A phone call from Bennell’s answering service interrupts a dinner date with Becky Driscoll, an old flame that he’d been trying to court. It’s an emergency call from Jack Belicec, a writer and friend of Bennell’s. When Bennell arrives, nothing is wrong – except for the body on Belicec’s pool table. Upon examination, the body is only vaguely defined: it’s got a nose, mouth, limbs, and appropriate appendages – but there’s no detail, not even fingerprints. Bennell drops Becky (a lot of B names in this movie) off at her father’s to get some rest while he decides what to do. While Belicec and his wife wait for his return, the body’s eyes have opened, and its hand has acquired a cut on it – the same cut that Jack got only minutes before.

Thoroughly panicked the Belicecs hole up at Bennell’s house to figure out what has happened. An off-hand comment leads Bennell to suspect something similar is happening at Becky’s place too – so he rushes off to investigate. Breaking into the basement, Bennell finds a vaguely shaped body in the coal chute, so Bennell spirits Becky away to his place and calls the police.

Bennell calls the police to look into the matter, only to find out that the bodies at both the Belicecs’ and Becky’s basement have mysteriously disappeared. Furthermore a body matching the description of Jack’s double was found on a burning haystack.

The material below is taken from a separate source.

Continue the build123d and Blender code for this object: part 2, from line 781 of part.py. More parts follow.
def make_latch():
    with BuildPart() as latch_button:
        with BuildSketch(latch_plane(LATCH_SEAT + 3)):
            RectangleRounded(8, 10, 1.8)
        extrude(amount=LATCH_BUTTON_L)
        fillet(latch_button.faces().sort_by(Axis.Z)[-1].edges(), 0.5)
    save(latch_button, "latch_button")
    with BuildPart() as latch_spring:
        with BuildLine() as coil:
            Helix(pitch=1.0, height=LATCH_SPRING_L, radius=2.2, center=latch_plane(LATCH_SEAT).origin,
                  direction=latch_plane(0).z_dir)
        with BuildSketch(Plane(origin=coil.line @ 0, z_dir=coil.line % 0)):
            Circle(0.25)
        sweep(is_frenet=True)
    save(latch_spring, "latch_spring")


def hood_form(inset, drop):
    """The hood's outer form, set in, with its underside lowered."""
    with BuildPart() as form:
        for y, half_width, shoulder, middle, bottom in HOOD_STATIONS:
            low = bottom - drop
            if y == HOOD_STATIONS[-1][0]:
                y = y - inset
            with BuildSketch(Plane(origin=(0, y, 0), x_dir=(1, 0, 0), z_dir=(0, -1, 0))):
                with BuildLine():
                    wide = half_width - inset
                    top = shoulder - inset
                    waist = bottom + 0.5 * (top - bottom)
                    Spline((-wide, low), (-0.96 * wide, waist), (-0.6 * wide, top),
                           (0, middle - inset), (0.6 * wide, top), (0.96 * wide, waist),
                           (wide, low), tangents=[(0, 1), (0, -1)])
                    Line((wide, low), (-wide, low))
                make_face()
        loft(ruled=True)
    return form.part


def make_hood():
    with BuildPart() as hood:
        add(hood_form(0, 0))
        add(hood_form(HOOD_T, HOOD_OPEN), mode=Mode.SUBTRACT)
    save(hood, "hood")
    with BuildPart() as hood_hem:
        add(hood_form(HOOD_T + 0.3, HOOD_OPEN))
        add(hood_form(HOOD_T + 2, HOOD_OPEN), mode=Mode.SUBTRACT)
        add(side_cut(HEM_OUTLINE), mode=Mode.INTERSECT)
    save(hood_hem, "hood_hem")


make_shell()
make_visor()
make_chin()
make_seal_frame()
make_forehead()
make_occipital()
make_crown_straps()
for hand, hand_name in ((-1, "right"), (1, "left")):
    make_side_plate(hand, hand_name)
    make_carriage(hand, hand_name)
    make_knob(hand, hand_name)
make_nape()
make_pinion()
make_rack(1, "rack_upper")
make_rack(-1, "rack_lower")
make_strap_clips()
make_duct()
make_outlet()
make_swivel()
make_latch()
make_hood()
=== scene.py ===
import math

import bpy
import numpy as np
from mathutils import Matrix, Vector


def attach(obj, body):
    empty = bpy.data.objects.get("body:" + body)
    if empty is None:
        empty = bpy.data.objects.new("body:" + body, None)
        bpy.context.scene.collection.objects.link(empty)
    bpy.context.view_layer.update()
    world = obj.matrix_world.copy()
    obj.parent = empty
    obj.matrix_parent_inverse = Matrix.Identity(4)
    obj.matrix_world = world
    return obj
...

Chided, but nonetheless scared, Bennel and company retire for the evening.

The next day, Bennell finds that people who were previously in a state of anxious paranoia are now blandly calm. Wilma approaches him to apologize for her earlier histrionics about her Uncle Ira, who is now back to normal. Bennell has no explanation for the sudden shift of everyone’s attitude, but it has him more worried than ever.

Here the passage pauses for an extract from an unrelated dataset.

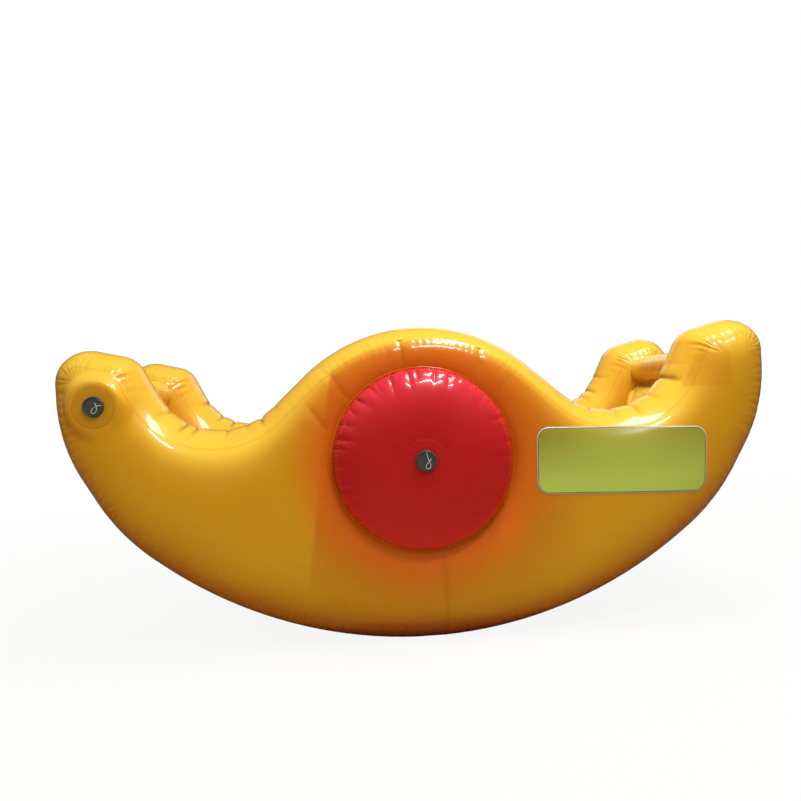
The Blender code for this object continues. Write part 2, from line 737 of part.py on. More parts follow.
def pad(name, side, low, high, thickness):
    """An inflated pad between two (x, z) points, crowned on both faces and drawn in at its edges."""
    start = Vector((side * low[0], low[1]))
    end = Vector((side * high[0], high[1]))
    run = end - start
    along = run.normalized()
    across = Vector((-along.y, along.x))
    bm = bmesh.new()
    bmesh.ops.create_grid(bm, x_segments=PAD_STEPS[0], y_segments=PAD_STEPS[1], size=0.5)
    top = bmesh.ops.duplicate(bm, geom=bm.faces[:])["geom"]
    upper = {v for v in top if isinstance(v, bmesh.types.BMVert)}
    for vert in bm.verts:
        u, v = vert.co.x * 2, vert.co.y * 2
        crown = math.sqrt(max(1 - u**4, 0)) * (1 - (1 - PAD_END_CROWN) * v**2)
        rise = thickness / 2 * crown * (1 if vert in upper else -1)
        spot = start + run * (u + 1) / 2 + across * rise
        vert.co = (spot.x, vert.co.y * SPAN, spot.y)
    bmesh.ops.remove_doubles(bm, verts=bm.verts, dist=0.0001)
    rims = [e for e in bm.edges if e.is_boundary]
    bmesh.ops.holes_fill(bm, edges=rims)
    bmesh.ops.recalc_face_normals(bm, faces=bm.faces)
    between_floats(name, mesh_from(name, bm, SOFT_SHADE))


for side, end in ((-1, "left"), (1, "right")):
    bolster(f"{end}_bolster", side)
    pad(f"{end}_backrest", side, BACKREST_FOOT, BACKREST_TOP, BACKREST_THICKNESS)
    pad(f"{end}_seat", side, SEAT_FRONT, SEAT_BACK, SEAT_THICKNESS)


# Label on the front float, welded on to the face and shaped to it
def label():
    centre = Vector(LABEL_CENTRE)
    turn = Matrix.Rotation(LABEL_TILT, 2)
    corners = []
    for x, z in ((-1, -1), (1, -1), (1, 1), (-1, 1)):
        corner = centre + turn @ Vector((x * LABEL_SIZE[0] / 2, z * LABEL_SIZE[1] / 2))
        corners.append((corner.x, corner.y, LABEL_CORNER))
    outline = [tuple(point) for point, _ in rounded(corners)]
    made = part("front_label", skin.copy(), LABEL, front)
    made.data.materials.clear()
    made.data.materials.append(material(LABEL))
    off = made.modifiers.new("off_the_face", "DISPLACE")
    off.mid_level = 0
    off.strength = GAP
    sheet = made.modifiers.new("sheet", "SOLIDIFY")
    sheet.thickness = LABEL_SHEET
    sheet.offset = 1
    block = slab("label_outline", -face_reach, -half_strip, outline)
    boolean(made, cutter("label_cut", block, front), "INTERSECT")


label()


# Grab handles on the drum, one for each rider
PATCH_FLOOR = DRUM_RADIUS + GAP
PATCH_TOP = PATCH_FLOOR + PATCH_SHEET
patch_sheet = tube("handle_patch_sheet", PATCH_FLOOR, PATCH_TOP, HANDLE_SPAN, DRUM_SIDES)


def box(name, size, centre):
    bm = bmesh.new()
    bmesh.ops.create_cube(bm, size=1, matrix=Matrix.Translation(centre) @ Matrix.Diagonal((*size, 1)))
    return mesh_from(name, bm)


def strap(name, frame):
    """Webbing that lies flat on its two feet and arches between them."""
    half = HANDLE_SPAN / 2
    base = PATCH_TOP + GAP
    line = [(-half - HANDLE_FOOT, base)]
    for k in range(STRAP_STEPS + 1):
        y = half * math.sin(math.pi * (k / STRAP_STEPS - 0.5))
        line.append((y, base + HANDLE_RISE * (1 - (y / half) ** 2) ** STRAP_FULLNESS))
    line.append((half + HANDLE_FOOT, base))
    bm = bmesh.new()
    left = [bm.verts.new((-STRAP_WIDTH / 2, y, z)) for y, z in line]
    edges = [bm.edges.new(pair) for pair in zip(left, left[1:])]
    side = bmesh.ops.extrude_edge_only(bm, edges=edges)["geom"]
    moved = [v for v in side if isinstance(v, bmesh.types.BMVert)]
    bmesh.ops.translate(bm, verts=moved, vec=(STRAP_WIDTH, 0, 0))
    bmesh.ops.recalc_face_normals(bm, faces=bm.faces)
    if sum(f.normal.z for f in bm.faces) < 0:
        bmesh.ops.reverse_faces(bm, faces=bm.faces)
    made = part(name, mesh_from(name, bm), WEBBING, frame)
    wall = made.modifiers.new("wall", "SOLIDIFY")
    wall.thickness = STRAP_SHEET
    wall.offset = 1


for side, end in ((-1, "left"), (1, "right")):
    lean = side * (math.pi / 2 - HANDLE_ANGLE)
    footing = empty(f"{end}_handle_frame", (0, 0, DRUM_HEIGHT), seesaw, (0, lean, 0))
    strap(f"{end}_grab_handle", footing)
    for way, where in ((-1, "front"), (1, "rear")):
        name = f"{end}_handle_{where}_patch"
        patch = part(name, patch_sheet, RED, seesaw)
        patch.location = (0, 0, DRUM_HEIGHT)
        middle = (0, way * (HANDLE_SPAN + HANDLE_FOOT) / 2, DRUM_RADIUS)
        block = box(name, (*HANDLE_PATCH, MARGIN / 2), middle)
        boolean(patch, cutter(f"{name}_cut", block, footing), "INTERSECT")
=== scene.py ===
"""Inflatable water seesaw, dressed for a picture.

Two crescent side floats of glossy yellow tarpaulin stand side by side, and a red drum runs through both. A
seat, and a backrest with a bolster on top, are held between them at each end. X runs along the seesaw, and the
ground is at Z = 0.
"""

import math

import bmesh
import bpy
import numpy as np
from mathutils import Matrix, Vector
from mathutils.bvhtree import BVHTree
from mathutils.geometry import delaunay_2d_cdt
from mathutils.kdtree import KDTree


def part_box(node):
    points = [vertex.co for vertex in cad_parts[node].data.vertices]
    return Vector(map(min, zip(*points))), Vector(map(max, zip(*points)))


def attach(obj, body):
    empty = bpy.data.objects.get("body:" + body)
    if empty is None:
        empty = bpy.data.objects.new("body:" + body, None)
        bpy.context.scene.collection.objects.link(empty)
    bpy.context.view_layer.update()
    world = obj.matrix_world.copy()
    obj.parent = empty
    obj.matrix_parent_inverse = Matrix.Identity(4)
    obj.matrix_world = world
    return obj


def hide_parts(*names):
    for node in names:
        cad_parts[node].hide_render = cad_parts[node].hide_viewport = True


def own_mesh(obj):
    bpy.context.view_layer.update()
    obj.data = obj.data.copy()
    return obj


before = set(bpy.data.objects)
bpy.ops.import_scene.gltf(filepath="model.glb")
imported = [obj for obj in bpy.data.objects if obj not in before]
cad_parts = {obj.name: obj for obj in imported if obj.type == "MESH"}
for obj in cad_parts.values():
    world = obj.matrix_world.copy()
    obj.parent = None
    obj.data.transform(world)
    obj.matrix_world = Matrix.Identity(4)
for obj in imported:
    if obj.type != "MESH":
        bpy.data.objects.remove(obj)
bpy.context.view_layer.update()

scene = bpy.context.scene
scene.view_settings.view_transform = "Standard"


# Camera. The photo was taken from in front of the seesaw, a little left of its middle and from below the
# height of its hump, with the camera tipped clockwise, so that the seesaw seems to lean up to the right.
eye = Vector((-0.197, -2.984, 0.794))
heading = math.radians(3.087)
tip = math.radians(3.06)
nod = math.radians(0.115)
level = Vector((math.cos(heading), -math.sin(heading), 0))
ahead = Vector((math.sin(heading), math.cos(heading), math.tan(nod))).normalized()
above = level.cross(ahead)
right = level * math.cos(tip) - above * math.sin(tip)
over = above * math.cos(tip) + level * math.sin(tip)
camera = bpy.data.objects.new("camera", bpy.data.cameras.new("camera"))
scene.collection.objects.link(camera)
photo_width, focal_length, sensor = 801, 750, 36  # the first two in pixels
camera.data.sensor_width = sensor
camera.data.lens = focal_length / photo_width * sensor
camera.matrix_world = Matrix.Translation(eye) @ Matrix((right, over, -ahead)).transposed().to_4x4()
scene.camera = camera


def linear(colour):
    """An sRGB hex colour as the linear one that a shader reads."""
    parts = [int(colour[i : i + 2], 16) / 255 for i in (1, 3, 5)]
    return tuple(c / 12.92 if c <= 0.04045 else ((c + 0.055) / 1.055) ** 2.4 for c in parts) + (1,)


def add(tree, kind, inputs=None, **settings):
    """One node with its settings, whose inputs are values or other nodes' outputs."""
    made = tree.nodes.new(kind)
    for name, value in settings.items():
        setattr(made, name, value)
    for socket, value in (inputs or {}).items():
        if isinstance(value, bpy.types.NodeSocket):
            tree.links.new(value, made.inputs[socket])
        else:
            made.inputs[socket].default_value = value
    return made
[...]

Back at home, Bennell and company are trying to calm their nerves with a backyard barbecue when an odd sound coming from the greenhouse catches Jack’s attention. Inside lay four giant seed pods, each hatching a humanoid duplicate that are gradually taking the features of Bennell, Becky, Jack and his wife. After coming to the realization that there isn’t just some mass hysteria of people accusing each other of being imposters, but that they really ARE imposters, the foursome decide to get out of dodge with all haste.

This movie is a classic. It has the classic stamp all over it. Chances are if you go to your video store it’ll probably BE in the “classics” section instead of sci-fi or horror. It’s a milestone movie that helped bring science fiction to a broader audience. And on top of it, it’s a tight little story with a central idea (remember when sci-fi writing used to be about those?) that even the straights can get.

And yet, it does nothing for me.

Maybe it’s because I’m not from the McCarthy era, maybe I’m just jaded and cynical nowadays. For some reason the original version of Snatchers always comes off like a extended episode of The Twilight Zone to me. Yeah, I’ve read essay after essay pointing out the pro- and anti-communism messages in the movie. Both director Don Siegel and the story’s author have denied any connection or hidden message.

Personally, I think that there’s a message even more subtle than the “better dead than Them” subtext. Consider this: In 1952, Levitt & Sons were ramping up production of “Levittown II” in Pennsylvania. An egregiously homogenized housing project designed to cheaply manufacture homes for quick sale. As proved with New York’s Levittown, the concept was embraced by the property-starved masses (many of which were returning from war), but condemned by the academics as something that would only encourage banality and stymie cultural growth. (I’ll leave it to you guys to ponder on whether they were successful or not.) So, in conclusion, I think that Snatcher’s real message was a stance against the creepy wave of conformity that was beginning to rise in our nation and the subsequent death of individuality of the masses.

Line of the movie: “The mind is a strange and wonderful thing, I’m not sure it’ll ever be able to figure itself out.”

Three and a half stars. Take what you want, but eat what you take.